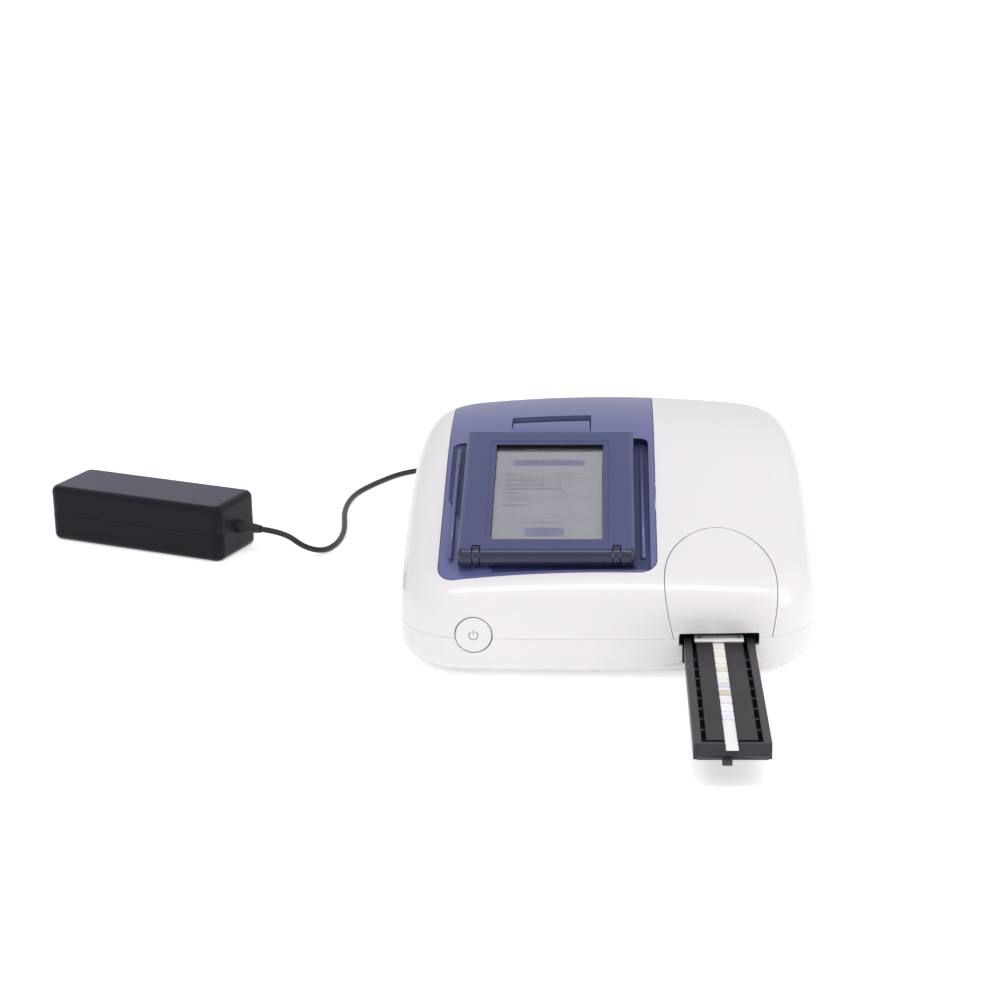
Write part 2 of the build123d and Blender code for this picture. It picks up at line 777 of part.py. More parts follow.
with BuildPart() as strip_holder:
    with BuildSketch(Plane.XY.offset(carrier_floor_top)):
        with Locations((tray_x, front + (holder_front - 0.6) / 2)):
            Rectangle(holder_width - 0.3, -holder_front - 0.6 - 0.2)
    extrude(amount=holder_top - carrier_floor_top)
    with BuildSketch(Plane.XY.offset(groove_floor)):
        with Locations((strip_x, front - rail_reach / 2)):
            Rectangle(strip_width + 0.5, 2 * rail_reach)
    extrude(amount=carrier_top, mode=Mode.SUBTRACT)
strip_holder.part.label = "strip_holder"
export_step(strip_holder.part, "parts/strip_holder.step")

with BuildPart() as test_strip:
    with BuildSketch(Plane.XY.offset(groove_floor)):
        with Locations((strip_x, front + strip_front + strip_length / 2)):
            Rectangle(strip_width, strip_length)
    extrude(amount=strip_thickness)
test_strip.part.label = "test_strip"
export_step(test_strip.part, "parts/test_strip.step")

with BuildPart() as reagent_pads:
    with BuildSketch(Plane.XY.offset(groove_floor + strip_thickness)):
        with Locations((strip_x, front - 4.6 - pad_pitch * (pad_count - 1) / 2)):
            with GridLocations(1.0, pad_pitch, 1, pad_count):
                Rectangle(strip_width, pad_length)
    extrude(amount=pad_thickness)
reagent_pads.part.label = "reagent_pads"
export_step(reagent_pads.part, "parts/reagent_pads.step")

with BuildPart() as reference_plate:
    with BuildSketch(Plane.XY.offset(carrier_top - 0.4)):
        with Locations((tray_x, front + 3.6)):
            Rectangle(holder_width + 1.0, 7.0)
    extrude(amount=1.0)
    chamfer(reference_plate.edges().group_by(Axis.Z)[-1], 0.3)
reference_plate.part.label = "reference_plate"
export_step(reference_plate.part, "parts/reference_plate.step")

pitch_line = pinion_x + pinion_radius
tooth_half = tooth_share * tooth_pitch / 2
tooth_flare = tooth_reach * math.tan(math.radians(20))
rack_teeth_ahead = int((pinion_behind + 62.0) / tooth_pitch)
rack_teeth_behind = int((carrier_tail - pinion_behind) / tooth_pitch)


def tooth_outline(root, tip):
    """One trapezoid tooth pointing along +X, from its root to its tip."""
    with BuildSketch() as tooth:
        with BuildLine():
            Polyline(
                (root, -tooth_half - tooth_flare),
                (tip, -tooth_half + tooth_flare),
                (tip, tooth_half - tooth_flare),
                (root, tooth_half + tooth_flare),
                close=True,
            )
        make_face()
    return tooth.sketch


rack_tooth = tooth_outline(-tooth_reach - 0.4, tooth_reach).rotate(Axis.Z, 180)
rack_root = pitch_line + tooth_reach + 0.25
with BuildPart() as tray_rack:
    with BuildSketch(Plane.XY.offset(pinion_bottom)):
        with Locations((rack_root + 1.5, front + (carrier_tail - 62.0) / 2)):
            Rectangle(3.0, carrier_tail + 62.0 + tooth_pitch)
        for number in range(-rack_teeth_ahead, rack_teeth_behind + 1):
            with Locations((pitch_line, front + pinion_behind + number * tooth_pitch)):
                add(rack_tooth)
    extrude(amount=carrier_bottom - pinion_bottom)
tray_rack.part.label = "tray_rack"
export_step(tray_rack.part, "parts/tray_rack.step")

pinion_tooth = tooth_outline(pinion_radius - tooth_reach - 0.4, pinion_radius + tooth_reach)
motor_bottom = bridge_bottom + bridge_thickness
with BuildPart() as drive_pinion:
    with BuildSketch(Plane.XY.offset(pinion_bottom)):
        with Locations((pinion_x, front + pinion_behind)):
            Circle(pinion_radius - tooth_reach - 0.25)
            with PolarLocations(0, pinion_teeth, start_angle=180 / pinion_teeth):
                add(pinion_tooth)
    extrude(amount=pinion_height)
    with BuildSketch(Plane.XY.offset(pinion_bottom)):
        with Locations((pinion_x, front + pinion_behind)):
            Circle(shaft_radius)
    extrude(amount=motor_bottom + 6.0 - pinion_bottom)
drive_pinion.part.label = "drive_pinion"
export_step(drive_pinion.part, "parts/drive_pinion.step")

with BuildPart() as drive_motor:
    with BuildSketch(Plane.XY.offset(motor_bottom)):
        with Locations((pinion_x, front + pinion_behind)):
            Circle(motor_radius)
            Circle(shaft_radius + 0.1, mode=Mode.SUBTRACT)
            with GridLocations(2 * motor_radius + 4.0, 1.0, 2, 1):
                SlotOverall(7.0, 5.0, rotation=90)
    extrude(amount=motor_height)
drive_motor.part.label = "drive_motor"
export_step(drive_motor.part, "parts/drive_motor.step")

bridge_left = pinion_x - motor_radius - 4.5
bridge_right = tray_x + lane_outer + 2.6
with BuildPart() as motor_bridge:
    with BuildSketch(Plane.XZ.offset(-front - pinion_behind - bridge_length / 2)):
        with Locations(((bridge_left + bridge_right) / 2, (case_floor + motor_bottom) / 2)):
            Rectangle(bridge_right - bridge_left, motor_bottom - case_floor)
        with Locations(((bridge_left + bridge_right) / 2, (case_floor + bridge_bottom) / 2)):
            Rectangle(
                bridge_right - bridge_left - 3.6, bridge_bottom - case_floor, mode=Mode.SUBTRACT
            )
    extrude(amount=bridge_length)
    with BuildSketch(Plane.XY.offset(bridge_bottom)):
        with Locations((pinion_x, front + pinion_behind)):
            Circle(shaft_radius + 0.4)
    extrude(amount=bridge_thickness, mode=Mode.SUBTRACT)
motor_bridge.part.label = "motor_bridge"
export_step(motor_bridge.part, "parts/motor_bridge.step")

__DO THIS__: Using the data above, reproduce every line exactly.

__RESPONSE__:
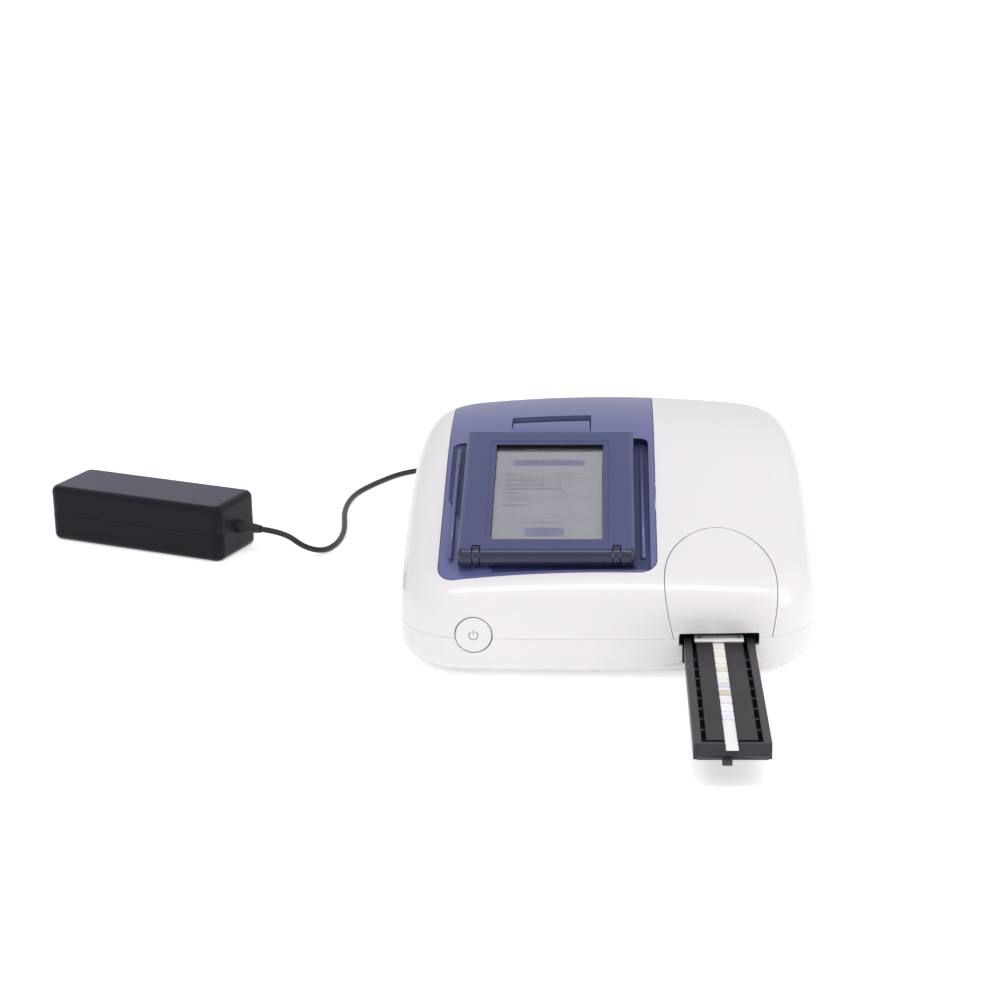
Write part 2 of the build123d and Blender code for this picture. It picks up at line 777 of part.py. More parts follow.
with BuildPart() as strip_holder:
    with BuildSketch(Plane.XY.offset(carrier_floor_top)):
        with Locations((tray_x, front + (holder_front - 0.6) / 2)):
            Rectangle(holder_width - 0.3, -holder_front - 0.6 - 0.2)
    extrude(amount=holder_top - carrier_floor_top)
    with BuildSketch(Plane.XY.offset(groove_floor)):
        with Locations((strip_x, front - rail_reach / 2)):
            Rectangle(strip_width + 0.5, 2 * rail_reach)
    extrude(amount=carrier_top, mode=Mode.SUBTRACT)
strip_holder.part.label = "strip_holder"
export_step(strip_holder.part, "parts/strip_holder.step")

with BuildPart() as test_strip:
    with BuildSketch(Plane.XY.offset(groove_floor)):
        with Locations((strip_x, front + strip_front + strip_length / 2)):
            Rectangle(strip_width, strip_length)
    extrude(amount=strip_thickness)
test_strip.part.label = "test_strip"
export_step(test_strip.part, "parts/test_strip.step")

with BuildPart() as reagent_pads:
    with BuildSketch(Plane.XY.offset(groove_floor + strip_thickness)):
        with Locations((strip_x, front - 4.6 - pad_pitch * (pad_count - 1) / 2)):
            with GridLocations(1.0, pad_pitch, 1, pad_count):
                Rectangle(strip_width, pad_length)
    extrude(amount=pad_thickness)
reagent_pads.part.label = "reagent_pads"
export_step(reagent_pads.part, "parts/reagent_pads.step")

with BuildPart() as reference_plate:
    with BuildSketch(Plane.XY.offset(carrier_top - 0.4)):
        with Locations((tray_x, front + 3.6)):
            Rectangle(holder_width + 1.0, 7.0)
    extrude(amount=1.0)
    chamfer(reference_plate.edges().group_by(Axis.Z)[-1], 0.3)
reference_plate.part.label = "reference_plate"
export_step(reference_plate.part, "parts/reference_plate.step")

pitch_line = pinion_x + pinion_radius
tooth_half = tooth_share * tooth_pitch / 2
tooth_flare = tooth_reach * math.tan(math.radians(20))
rack_teeth_ahead = int((pinion_behind + 62.0) / tooth_pitch)
rack_teeth_behind = int((carrier_tail - pinion_behind) / tooth_pitch)


def tooth_outline(root, tip):
    """One trapezoid tooth pointing along +X, from its root to its tip."""
    with BuildSketch() as tooth:
        with BuildLine():
            Polyline(
                (root, -tooth_half - tooth_flare),
                (tip, -tooth_half + tooth_flare),
                (tip, tooth_half - tooth_flare),
                (root, tooth_half + tooth_flare),
                close=True,
            )
        make_face()
    return tooth.sketch


rack_tooth = tooth_outline(-tooth_reach - 0.4, tooth_reach).rotate(Axis.Z, 180)
rack_root = pitch_line + tooth_reach + 0.25
with BuildPart() as tray_rack:
    with BuildSketch(Plane.XY.offset(pinion_bottom)):
        with Locations((rack_root + 1.5, front + (carrier_tail - 62.0) / 2)):
            Rectangle(3.0, carrier_tail + 62.0 + tooth_pitch)
        for number in range(-rack_teeth_ahead, rack_teeth_behind + 1):
            with Locations((pitch_line, front + pinion_behind + number * tooth_pitch)):
                add(rack_tooth)
    extrude(amount=carrier_bottom - pinion_bottom)
tray_rack.part.label = "tray_rack"
export_step(tray_rack.part, "parts/tray_rack.step")

pinion_tooth = tooth_outline(pinion_radius - tooth_reach - 0.4, pinion_radius + tooth_reach)
motor_bottom = bridge_bottom + bridge_thickness
with BuildPart() as drive_pinion:
    with BuildSketch(Plane.XY.offset(pinion_bottom)):
        with Locations((pinion_x, front + pinion_behind)):
            Circle(pinion_radius - tooth_reach - 0.25)
            with PolarLocations(0, pinion_teeth, start_angle=180 / pinion_teeth):
                add(pinion_tooth)
    extrude(amount=pinion_height)
    with BuildSketch(Plane.XY.offset(pinion_bottom)):
        with Locations((pinion_x, front + pinion_behind)):
            Circle(shaft_radius)
    extrude(amount=motor_bottom + 6.0 - pinion_bottom)
drive_pinion.part.label = "drive_pinion"
export_step(drive_pinion.part, "parts/drive_pinion.step")

with BuildPart() as drive_motor:
    with BuildSketch(Plane.XY.offset(motor_bottom)):
        with Locations((pinion_x, front + pinion_behind)):
            Circle(motor_radius)
            Circle(shaft_radius + 0.1, mode=Mode.SUBTRACT)
            with GridLocations(2 * motor_radius + 4.0, 1.0, 2, 1):
                SlotOverall(7.0, 5.0, rotation=90)
    extrude(amount=motor_height)
drive_motor.part.label = "drive_motor"
export_step(drive_motor.part, "parts/drive_motor.step")

bridge_left = pinion_x - motor_radius - 4.5
bridge_right = tray_x + lane_outer + 2.6
with BuildPart() as motor_bridge:
    with BuildSketch(Plane.XZ.offset(-front - pinion_behind - bridge_length / 2)):
        with Locations(((bridge_left + bridge_right) / 2, (case_floor + motor_bottom) / 2)):
            Rectangle(bridge_right - bridge_left, motor_bottom - case_floor)
        with Locations(((bridge_left + bridge_right) / 2, (case_floor + bridge_bottom) / 2)):
            Rectangle(
                bridge_right - bridge_left - 3.6, bridge_bottom - case_floor, mode=Mode.SUBTRACT
            )
    extrude(amount=bridge_length)
    with BuildSketch(Plane.XY.offset(bridge_bottom)):
        with Locations((pinion_x, front + pinion_behind)):
            Circle(shaft_radius + 0.4)
    extrude(amount=bridge_thickness, mode=Mode.SUBTRACT)
motor_bridge.part.label = "motor_bridge"
export_step(motor_bridge.part, "parts/motor_bridge.step")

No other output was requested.